Whole-foods, plant-based diet. Just rolls off the tongue, eh? WFPB. Even the acronym is awkward. But thankfully the benefits outweigh its phonetic shortcomings.

There is a difference between a vegan diet and a WFPB diet. Surprisingly, it’s very possible to eat a less-than-ideal vegan diet. Consider the possibilities: Frosted Flakes or a raspberry Pop-Tart for breakfast. Tofu hotdog with fries and a Coke for lunch. Oreos and a grande Starbucks soy coffee frappuccino for your afternoon pick-me-up. Frozen vegan pizza to round out your day — and, of course, a chocolate vegan cupcake for dessert. And maybe some of those moreish root crisps while you’re working your way through your PVR. Nutritional disaster!

So what’s a girl to eat? WFPB! All plants, all the time. That’s my new mantra. Vegetables (in everything from my soup to my smoothie), fruits (no-brainer snacks), legumes (think 3-Bean Chili or garlicky hummus), grains (my morning oatmeal drizzled with maple syrup and topped with a handful of walnuts is dee-lish), seeds (pumpkin and sunflower seeds in my salad always makes me feel gourmet), nuts (freshly ground peanut butter on my toast? — don’t mind if I do), and nut milks (I’m partial to Silk True Almond, although I need to learn how to make my own). You’d be surprised how many foods fit into these categories.

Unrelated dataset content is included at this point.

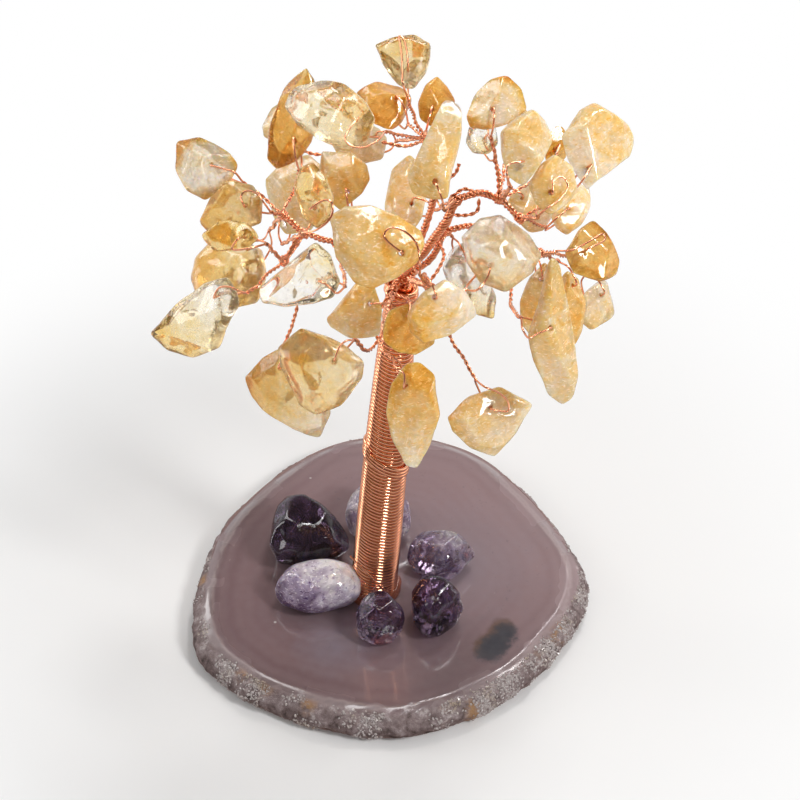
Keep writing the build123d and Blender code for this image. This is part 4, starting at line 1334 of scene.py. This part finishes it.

The idea is to aim for foods that are as close to their natural state as possible. For all of you take-out addicts, I’m afraid the WFPB path is going to require some actual cooking — and not the kind where you shuttle something from the freezer to the microwave. But that has to be a good thing, right?

So let’s get this party started! Project Squishyplum. 365 days. All plants. All the time. We’ll figure it out together as we go. Just think how bloody fabulous we’re going to look and feel!